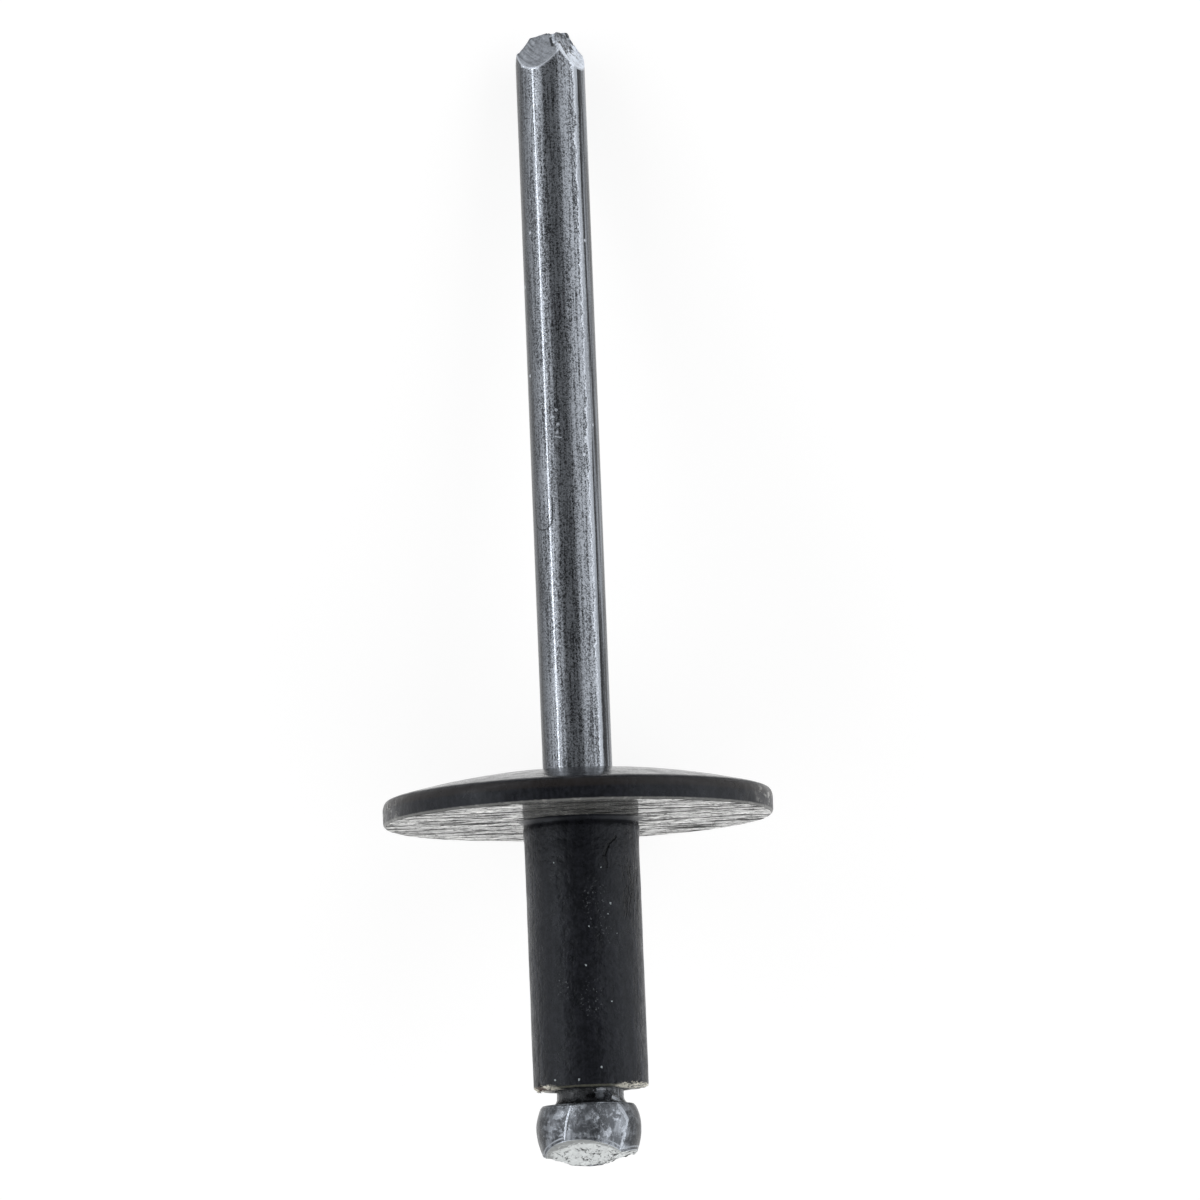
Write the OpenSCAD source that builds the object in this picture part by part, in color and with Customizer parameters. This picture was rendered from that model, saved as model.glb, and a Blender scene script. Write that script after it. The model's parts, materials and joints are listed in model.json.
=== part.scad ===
// Blind rivet with a wide, low domed flange, lying on a flat surface as it comes to rest.
// It is drawn upright about its own axis first: +Z runs to the point of the mandrel, Z = 0 is the
// seating face of the flange, and -Y is the side that faces up once the rivet lies down.
// It then lies on two spots, the rim of the flange and the lowest ridge of the mandrel's point.

/* [Flange] */
// Diameter of the flange over its paint
flange_d = 16.3; // [12:0.1:20]
// Height of the rim, from the seating face to where the dome meets its side
rim_h = 1.0; // [0.7:0.05:1.5]
// Rise of the dome from the rim to the middle
dome_rise = 1.1; // [0.3:0.05:1.6]
// Rounding of the rim's edge on the seating side
seat_edge_r = 0.17; // [0.05:0.01:0.3]
// Rounding of the rim's edge on the domed side
dome_edge_r = 0.4; // [0.1:0.01:0.45]

/* [Sleeve] */
// Outside diameter of the sleeve
sleeve_d = 4.8; // [4.4:0.1:5.6]
// Length of the sleeve below the seating face
sleeve_len = 11.2; // [8:0.1:16]
// Fillet between the sleeve and the seating face
root_fillet = 0.2; // [0.1:0.01:0.4]
// Rounding of the sleeve's outer edge at the tail
tail_edge_r = 0.2; // [0.05:0.01:0.4]
// Width and depth of the bevel at both ends of the bore
bore_bevel = 0.15; // [0.05:0.01:0.3]
// Sideways offset of the sleeve from the middle of the flange
sleeve_offset = 0.1; // [-0.2:0.05:0.2]

/* [Mandrel stem] */
// Diameter of the stem
stem_d = 2.9; // [2.4:0.05:3.2]
// Length of the stem beyond the top of the dome
stem_out = 31.2; // [22:0.1:40]
// Gap all round between the stem and the bore
bore_gap = 0.03; // [0.02:0.01:0.08]
// Sideways offset of the stem and its bore from the middle of the flange
stem_offset = 0.05; // [-0.2:0.05:0.2]
// Depth of the ring pressed into the stem, where a lip at the mouth of the bore keeps it
grip_depth = 0.12; // [0.06:0.01:0.2]
// Width of that ring along the stem
grip_width = 0.5; // [0.3:0.05:0.6]

/* [Mandrel point] */
// Number of facets pinched on the point
point_facets = 4; // [4:2:8]
// Length of each facet along the stem
point_len = 1.65; // [1:0.05:2.2]
// Angle of each facet to the stem
point_angle = 29.5; // [24:0.5:36]
// Turn of the ridge that faces up, seen from the head
point_turn = 16.5; // [-20:0.5:20]
// Slope of the small broken face on top of the point
point_break_slope = 9; // [0:1:15]

/* [Breaking neck] */
// Length of the bare neck between the tail of the sleeve and the head
neck_len = 0.62; // [0.4:0.02:1]
// How much slimmer the neck is than the stem, from a little inside the tail of the sleeve
neck_slim = 0.1; // [0.05:0.05:0.5]
// How far inside the tail the neck starts
neck_inset = 0.8; // [0.4:0.1:1.2]
// Flare of the neck where it meets the head
neck_flare = 0.25; // [0.1:0.01:0.35]
// Depth of the two crimped notches that the mandrel breaks at
notch_depth = 0.22; // [0.1:0.01:0.35]
// Turn of the notches round the mandrel
notch_turn = 24; // [0:1:90]

/* [Mandrel head] */
// Largest diameter of the head
head_d = 4.4; // [4:0.05:4.7]
// Diameter of the head at its shoulder, next to the neck
head_shoulder_d = 3.9; // [3.7:0.02:3.98]
// Diameter that the head narrows to at its end, before it is pinched off
head_end_d = 3.4; // [3:0.05:3.8]
// Distance from the shoulder to the largest diameter
head_belly = 0.92; // [0.7:0.02:1.2]
// Length of the head from its shoulder to its pinched end
head_len = 2.56; // [2.2:0.02:3]
// Sideways offset of the head from the middle of the flange
head_offset = -0.06; // [-0.2:0.02:0.2]
// Turn of the head's two broad facets
head_turn = -14; // [-45:1:45]
// Slope of the broad facets, from square across the head
broad_slope = 27; // [20:1:32]
// Height that the broad facets take up at the head's edge
broad_len = 1.05; // [0.7:0.01:1.1]
// Slope of the narrow facets, from square across the head
narrow_slope = 22; // [16:1:28]
// Height that the narrow facets take up at the head's edge
narrow_len = 0.6; // [0.4:0.01:0.65]

/* [Lying] */
// Turn about its own axis that the rivet has rolled to where it lies
lying_turn = -0.4; // [-4:0.1:4]

/* [Hidden] */

// Fineness of full circles
$fn = 96;
// Corners on each small rounding, and on the dome and the head's belly
edge_steps = 5;
curve_steps = 12;
// How far a cutting shape runs past what it cuts
past = 1;

flange_r = flange_d / 2;
sleeve_r = sleeve_d / 2;
stem_r = stem_d / 2;
bore_r = stem_r + bore_gap;
head_r = head_d / 2;
head_shoulder_r = head_shoulder_d / 2;
head_end_r = head_end_d / 2;
neck_r = (stem_d - neck_slim) / 2;

crown_z = rim_h + dome_rise;
tip_z = crown_z + stem_out;
facet_z = tip_z - point_len;
shoulder_z = -sleeve_len - neck_len;
belly_z = shoulder_z - head_belly;
head_end_z = shoulder_z - head_len;
grip_z = crown_z - bore_bevel - grip_width / 2;
// Edge of the blocks that cut the facets, wider than the head
block = 2 * (head_d + past);

// The dome is a shallow cap whose rounding to the side of the rim touches both
dome_r = (pow(flange_r, 2) + pow(dome_rise, 2)) / (2 * dome_rise);
dome_middle_z = crown_z - dome_r;
round_r = flange_r - dome_edge_r;
dome_slope = asin(round_r / (dome_r - dome_edge_r));
round_z = dome_middle_z + (dome_r - dome_edge_r) * cos(dome_slope);

// Where the two lower facets of the point meet the stem in a ridge
half_facet = 180 / point_facets;
ridge_z = facet_z + stem_r * (1 - cos(half_facet)) / tan(point_angle);
ridge_down = stem_r * cos(point_turn + lying_turn);

// Tilt of the axis when the rim's rounding and the ridge both touch the ground
span = [ridge_z - round_z, round_r - ridge_down];
rest_tilt = atan2(span[1], span[0]) + asin(dome_edge_r / norm(span));

// Height of the axis over the ground at the seating face, and the place of the middle
lift = ridge_down * cos(rest_tilt) + ridge_z * sin(rest_tilt);
break_r = (stem_r - point_len * tan(point_angle)) / cos(half_facet);
front_y = tip_z * cos(rest_tilt) + break_r * sin(rest_tilt);
back_y = head_end_z * cos(rest_tilt);
middle_y = (front_y + back_y) / 2;

// Points along an arc from angle a to angle b
function arc(centre, r, a, b, steps) = [
    for (i = [0:steps])
        let (t = a + (b - a) * i / steps)
        centre + r * [cos(t), sin(t)]
];

// Points of a bulge that is widest at height z_a, r_a from the axis, and meets z_b at r_b
function bulge(r_a, z_a, r_b, z_b, steps) = [
    for (i = [0:steps])
        let (t = i / steps)
        [r_a - (r_a - r_b) * t * t, z_a + (z_b - z_a) * t]
];

function reversed(points) = [for (i = [len(points) - 1:-1:0]) points[i]];

// The domed disc, solid in the middle
module flange_disc() {
    rotate_extrude()
        polygon(concat(
            [[0, 0]],
            arc([flange_r - seat_edge_r, seat_edge_r], seat_edge_r, -90, 0, edge_steps),
            arc([round_r, round_z], dome_edge_r, 0, 90 - dome_slope, edge_steps),
            arc([0, dome_middle_z], dome_r, 90 - dome_slope * (1 - 1 / curve_steps), 90, curve_steps)
        ));
}

// The sleeve without its bore, its top sunk into the disc
module sleeve_blank() {
    translate([sleeve_offset, 0, 0])
        rotate_extrude()
            polygon(concat(
                [[0, rim_h / 2], [0, -sleeve_len]],
                arc([sleeve_r - tail_edge_r, tail_edge_r - sleeve_len], tail_edge_r, -90, 0, edge_steps),
                arc([sleeve_r + root_fillet, -root_fillet], root_fillet, 180, 90, edge_steps),
                [[sleeve_r + root_fillet, rim_h / 2]]
            ));
}

// A ring just inside the mouth of the bore, shallower towards both ends: a groove of the stem, or
// the lip of the bore that sits in it
function grip_ring(r) = [
    [r, grip_z - grip_width / 2],
    [r - grip_depth, grip_z],
    [r, grip_z + grip_width / 2]
];

// The hole for the stem, bevelled where it opens in the dome and in the tail
module bore() {
    translate([stem_offset, 0, 0])
        rotate_extrude()
            polygon(concat(
                [[0, -sleeve_len - past]],
                [[bore_r + bore_bevel + past, -sleeve_len - past]],
                [[bore_r, bore_bevel - sleeve_len]],
                grip_ring(bore_r),
                [[bore_r, crown_z - bore_bevel]],
                [[bore_r + bore_bevel + past, crown_z + past]],
                [[0, crown_z + past]]
            ));
}

module rivet_body() {
    color([0.13, 0.13, 0.14])
        laid_down()
            difference() {
                union() {
                    flange_disc();
                    sleeve_blank();
                }
                bore();
            }
}

// A block that leaves a flat facet: the facet faces outwards at this turn and rises or falls by the
// given angle, and it passes through the height z at the distance r from the axis
module facet_block(turn, r, z, rise) {
    rotate([0, 0, turn - 90])
        translate([r, 0, z])
            rotate([0, -rise, 0])
                translate([0, -block / 2, -block / 2])
                    cube(block);
}

// The stem with its slimmer, flared neck, square at both ends
module stem_blank() {
    translate([stem_offset, 0, 0])
        rotate_extrude()
            polygon(concat(
                [[0, tip_z + past], [0, belly_z]],
                [[neck_r + neck_flare, belly_z]],
                arc([neck_r + neck_flare, shoulder_z + neck_flare], neck_flare, -90, -180, edge_steps),
                [[neck_r, neck_inset - sleeve_len]],
                [[stem_r, neck_inset - sleeve_len + stem_r - neck_r]],
                grip_ring(stem_r),
                [[stem_r, tip_z + past]]
            ));
}

// The pinched point: equal facets all round, and the sloping face that broke off last
module point_cuts() {
    translate([stem_offset, 0, 0]) {
        for (i = [0:point_facets - 1])
            facet_block(point_turn + half_facet * (2 * i + 1), stem_r, facet_z, point_angle);
        translate([0, 0, tip_z])
            rotate([0, -point_break_slope, 0])
                translate([-block / 2, -block / 2, 0])
                    cube(block);
    }
}

// Two wedges that the crimping jaws press into the neck
module neck_notches() {
    wedge = neck_len / 2;
    translate([stem_offset, 0, -sleeve_len - neck_len / 2])
        for (side = [0, 180])
            rotate([0, 0, notch_turn + side - 90])
                translate([neck_r - notch_depth, 0, 0])
                    rotate([0, 45, 0])
                        translate([0, -stem_r, 0])
                            cube([wedge, stem_d, wedge]);
}

// The upset barrel, before its end is pinched off
module head_blank() {
    translate([head_offset, 0, 0])
        rotate_extrude()
            polygon(concat(
                [[0, head_end_z], [0, shoulder_z]],
                reversed(bulge(head_r, belly_z, head_shoulder_r, shoulder_z, curve_steps)),
                bulge(head_r, belly_z, head_end_r, head_end_z, curve_steps)
            ));
}

// The four facets of the pinched end, two broad and two narrow
module head_cuts() {
    translate([head_offset, 0, 0])
        for (side = [0, 180]) {
            facet_block(head_turn + side, head_r, head_end_z + broad_len, broad_slope - 90);
            facet_block(head_turn + side + 90, head_r, head_end_z + narrow_len, narrow_slope - 90);
        }
}

module mandrel() {
    color([0.5, 0.51, 0.53])
        laid_down()
            difference() {
                union() {
                    stem_blank();
                    head_blank();
                }
                point_cuts();
                neck_notches();
                head_cuts();
            }
}

// Lays the upright rivet on the ground, with the middle of its length at the origin
module laid_down() {
    translate([0, -middle_y, lift])
        rotate([-90 - rest_tilt, 0, 0])
            rotate([0, 0, lying_turn])
                children();
}

rivet_body();
mandrel();
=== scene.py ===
# %% [markdown]
# # A pop rivet, dressed in Blender
#
# A blind rivet is two pieces: a soft hollow body with a wide flange, painted black, and a steel
# mandrel that a tool pulls through it. The CAD model fixes every size. This file keeps those
# sizes and adds what CAD leaves out: the grain of drawn wire, torn metal at the pinched ends,
# and the slightly lumpy coat of paint.

# %% Load the frame
import json
import math

import bpy
from mathutils import Matrix, Vector


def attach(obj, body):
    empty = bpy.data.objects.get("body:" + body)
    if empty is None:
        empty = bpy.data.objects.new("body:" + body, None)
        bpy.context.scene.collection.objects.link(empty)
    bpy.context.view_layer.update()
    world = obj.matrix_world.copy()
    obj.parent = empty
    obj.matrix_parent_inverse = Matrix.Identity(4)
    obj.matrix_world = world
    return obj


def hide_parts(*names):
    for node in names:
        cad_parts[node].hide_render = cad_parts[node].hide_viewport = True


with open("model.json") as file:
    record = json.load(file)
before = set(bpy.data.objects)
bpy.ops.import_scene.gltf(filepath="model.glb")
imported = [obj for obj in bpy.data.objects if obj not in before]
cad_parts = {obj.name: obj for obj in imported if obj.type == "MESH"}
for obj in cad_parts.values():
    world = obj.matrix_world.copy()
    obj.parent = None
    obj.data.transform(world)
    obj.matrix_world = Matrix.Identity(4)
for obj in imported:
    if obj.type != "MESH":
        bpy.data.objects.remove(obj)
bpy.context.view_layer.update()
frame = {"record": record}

# %% [markdown]
# ## Where the rivet lies
#
# Both pieces are round, so they are easiest to model standing up, in millimetres, with the axis
# on Z and the seating face of the flange at Z = 0. The record of the CAD model says where two
# known places ended up: the middle of the stem and a spot on the seating face. Two places and
# one direction are enough to work out how the upright rivet was laid down.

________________

WRITTEN EXERCISE: Using the data above, repeat exactly the lines that begin at the line with "and two narrow" and end at the line with "if empty is", both ends included.

RESULT FOR THIS TASK:
// The four facets of the pinched end, two broad and two narrow
module head_cuts() {
    translate([head_offset, 0, 0])
        for (side = [0, 180]) {
            facet_block(head_turn + side, head_r, head_end_z + broad_len, broad_slope - 90);
            facet_block(head_turn + side + 90, head_r, head_end_z + narrow_len, narrow_slope - 90);
        }
}

module mandrel() {
    color([0.5, 0.51, 0.53])
        laid_down()
            difference() {
                union() {
                    stem_blank();
                    head_blank();
                }
                point_cuts();
                neck_notches();
                head_cuts();
            }
}

// Lays the upright rivet on the ground, with the middle of its length at the origin
module laid_down() {
    translate([0, -middle_y, lift])
        rotate([-90 - rest_tilt, 0, 0])
            rotate([0, 0, lying_turn])
                children();
}

rivet_body();
mandrel();
=== scene.py ===
# %% [markdown]
# # A pop rivet, dressed in Blender
#
# A blind rivet is two pieces: a soft hollow body with a wide flange, painted black, and a steel
# mandrel that a tool pulls through it. The CAD model fixes every size. This file keeps those
# sizes and adds what CAD leaves out: the grain of drawn wire, torn metal at the pinched ends,
# and the slightly lumpy coat of paint.

# %% Load the frame
import json
import math

import bpy
from mathutils import Matrix, Vector


def attach(obj, body):
    empty = bpy.data.objects.get("body:" + body)
    if empty is None:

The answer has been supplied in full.